Jika eksekusi putusan telah dilakukan, permohonan Peninjauan Kembali juga masih dapat diajukan oleh Ahli Waris dari Terpidana. "Sehingga alasan bahwa Peninjauan Kembali yang tanpa batas akan menunda eksekusi adalah alasan yang tidak berdasarkan oleh hukum," ujarnya.

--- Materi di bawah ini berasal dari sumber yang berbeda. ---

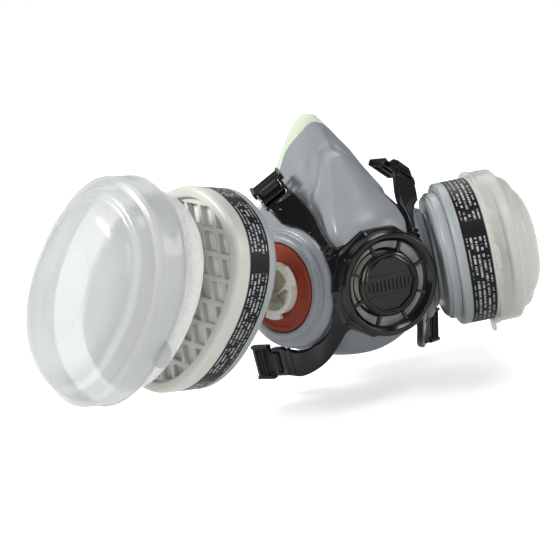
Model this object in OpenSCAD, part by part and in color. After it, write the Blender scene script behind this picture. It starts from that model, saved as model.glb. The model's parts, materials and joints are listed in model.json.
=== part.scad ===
// Half-face respirator with two screw-in filter cartridges, clip-on
// particulate pads and a central exhalation valve. The right cartridge is
// locked on its port; the left one is unlocked, lifted off and pulled apart.
// Millimetres. +Z up, the wearer's face is towards +Y, the front is -Y,
// "right" is +X. The origin is the middle of the face opening.

/* [Facepiece] */
// Height of the nose tip above the origin
nose_z = 80; // [76:1:84]
// Largest half width of the soft facepiece
cheek_w = 50; // [47:0.5:53]
// Depth from the face opening to the valve wall
front_y = 66; // [64:0.5:68]
// Wall thickness of the soft facepiece
wall = 2.6; // [2:0.1:3.5]

/* [Filter ports] */
// Distance of each port centre from the middle plane
port_x = 43.62; // [42:0.1:45]
// Depth of each port centre in front of the face opening
port_y = 38.73; // [37:0.1:40]
// Height of each port centre above the origin
port_z = 0.56; // [-2:0.1:3]
// Angle of the port axis forward of straight sideways
port_yaw = 23.17; // [20:0.1:26]
// Upward tilt of the port axis
port_tilt = 5.38; // [3:0.1:8]
// Outer radius of the round gasket
gasket_r = 22; // [20:0.5:23]
// Outer radius of the bayonet tube
tube_r = 13; // [12:0.5:13.5]

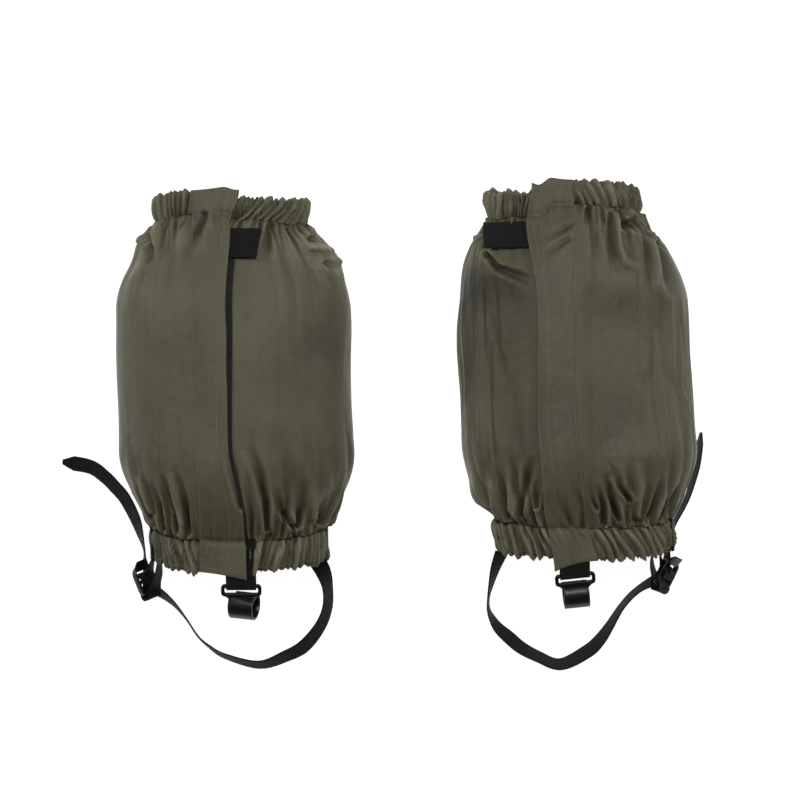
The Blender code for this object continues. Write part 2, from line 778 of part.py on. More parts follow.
RIGHT = Gaiter(
    "right",
    centre=(0.1437, 0.0236),
    outer_side=1.0,
    lean=-0.065,
    flap_hinge=(0.0065, 0.0055, -0.0015, -0.005, -0.0015, 0.007),
    flap_edge=(-0.0275, -0.034, -0.031, -0.0368, -0.0352, -0.0285),
    tape_showing=-0.001,
    tab_level=0.1215,
    tab_reach=0.038,
    tab_curl=0.0,
    hook_out=-0.0125,
    hook_reach=0.0073,
    hook_drop=0.0028,
    hook_turn=math.radians(6),
    keeper_x=0.0705,
    buckle_bar=(0.0750, -0.1835),
    buckle_turn=math.radians(-26),
    strap_route=[
        (-0.0610, -0.1530, 0.0110, 40),
        (-0.0663, -0.1670, 0.0090, 55),
        (-0.0697, -0.1798, 0.0086, 70),
        (-0.0723, -0.1925, 0.0085, 82),
        (-0.0723, -0.2027, 0.0084, 80),
        (-0.0689, -0.2112, 0.0082, 68),
        (-0.0638, -0.2189, 0.0074, 56),
        (-0.0544, -0.2274, 0.0066, 46),
        (-0.0442, -0.2359, 0.0064, 48),
        (-0.0298, -0.2435, 0.0068, 55),
        (-0.0102, -0.2503, 0.0070, 55),
        (0.0128, -0.2393, 0.0066, 48),
        (0.0238, -0.2291, 0.0068, 55),
        (0.0315, -0.2180, 0.0078, 66),
        (0.0366, -0.2095, 0.0082, 72),
        (0.0420, -0.2010, 0.0083, 76),
        (0.0500, -0.1915, 0.0085, 76),
        (0.0590, -0.1840, 0.0090, 74),
        (0.0690, -0.1785, 0.0100, 74),
    ],
    tail_route=[
        (0.0812, -0.1590, 0.0108, 88),
        (0.0825, -0.1450, 0.0100, 86),
        (0.0870, -0.1300, 0.0094, 84),
        (0.0945, -0.1160, 0.0090, 82),
        (0.0995, -0.1050, 0.0088, 80),
        (0.1035, -0.0930, 0.0086, 78),
        (0.1070, -0.0800, 0.0084, 76),
        (0.1090, -0.0680, 0.0084, 76),
        (0.1110, -0.0500, 0.0084, 78),
    ],
)


def main():
    for existing in list(bpy.data.objects):
        bpy.data.objects.remove(existing, do_unlink=True)
    fabric = make_material("coated_fabric", (0.100, 0.094, 0.064), 0.55)
    hook_material = make_material("hook_tape", (0.012, 0.012, 0.012), 0.90)
    loop_material = make_material("loop_tape", (0.016, 0.016, 0.016), 0.95)
    elastic_material = make_material("elastic", (0.020, 0.020, 0.020), 0.80)
    webbing = make_material("webbing", (0.014, 0.014, 0.014), 0.75)
    plastic = make_material("plastic", (0.012, 0.012, 0.013), 0.40)
    for gaiter in (LEFT, RIGHT):
        add_panels(gaiter, fabric)
        add_underlap(gaiter, fabric, hook_material)
        add_cuff(gaiter, "top", TOP_GATHER_Y, TOP_HEM_Y, fabric, elastic_material)
        add_cuff(gaiter, "bottom", BOTTOM_GATHER_Y, BOTTOM_HEM_Y, fabric, elastic_material)
        add_flap(gaiter, fabric, loop_material)
        add_pull_tab(gaiter, webbing)
        add_hook_webbing(gaiter, webbing)
        add_lace_hook(gaiter, plastic)
        add_straps(gaiter, webbing)
        add_sewn_ends(gaiter, webbing)
        add_keeper(gaiter, webbing)
        add_buckle(gaiter, plastic)


main()
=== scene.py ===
"""A pair of short elasticated gaiters lying on their backs on a pale floor, closures up.

Each gaiter is a gathered sleeve of coated fabric with an elastic casing at each end, a closing
flap over hook and loop tape, a webbing pull tab, a plastic lace hook and an adjustable foot strap.
"""

import math
import random

import bmesh
import bpy
import numpy as np
from mathutils import Matrix, Vector, noise


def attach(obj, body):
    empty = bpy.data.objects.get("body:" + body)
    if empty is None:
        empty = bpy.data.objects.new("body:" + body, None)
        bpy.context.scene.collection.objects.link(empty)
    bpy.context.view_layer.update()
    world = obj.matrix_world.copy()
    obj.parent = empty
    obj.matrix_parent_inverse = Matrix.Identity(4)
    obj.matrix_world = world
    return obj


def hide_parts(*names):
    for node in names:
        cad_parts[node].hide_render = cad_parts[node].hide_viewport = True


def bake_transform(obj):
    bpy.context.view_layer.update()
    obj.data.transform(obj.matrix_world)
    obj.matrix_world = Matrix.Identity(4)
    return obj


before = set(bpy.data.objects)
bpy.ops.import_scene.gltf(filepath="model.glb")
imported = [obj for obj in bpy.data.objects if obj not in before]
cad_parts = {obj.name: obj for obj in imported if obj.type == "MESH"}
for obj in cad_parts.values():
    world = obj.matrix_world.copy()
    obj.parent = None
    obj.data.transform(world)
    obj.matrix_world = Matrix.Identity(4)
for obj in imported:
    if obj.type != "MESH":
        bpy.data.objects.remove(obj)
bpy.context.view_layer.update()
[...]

Selain itu, ICJR, Elsam, Imparsial, HRWG, LBH Masyarakat dan Setara Institute juga menilai SEMA Nomor 7 Tahun 2014 juga bertentangan dengan persyaratan formil suatu undang-undang. Pada hakikatnya surat edaran merupakan instrumen administratif yang keberlakuannya bersifat internal insitutsi Mahkamah Agung itu sendiri.

"Namun, ketentuan yang diatur pada SEMA Nomor 7 Tahun 2014 mengikat seluruh masyarakat Indonesia dan membatasi hak asasi manusia untuk mendapatkan proses persidangan yang adil pascaputusan Mahkamah Konstitusi Nomor 34/PUU-XI/2013," pungkas Wahyudi.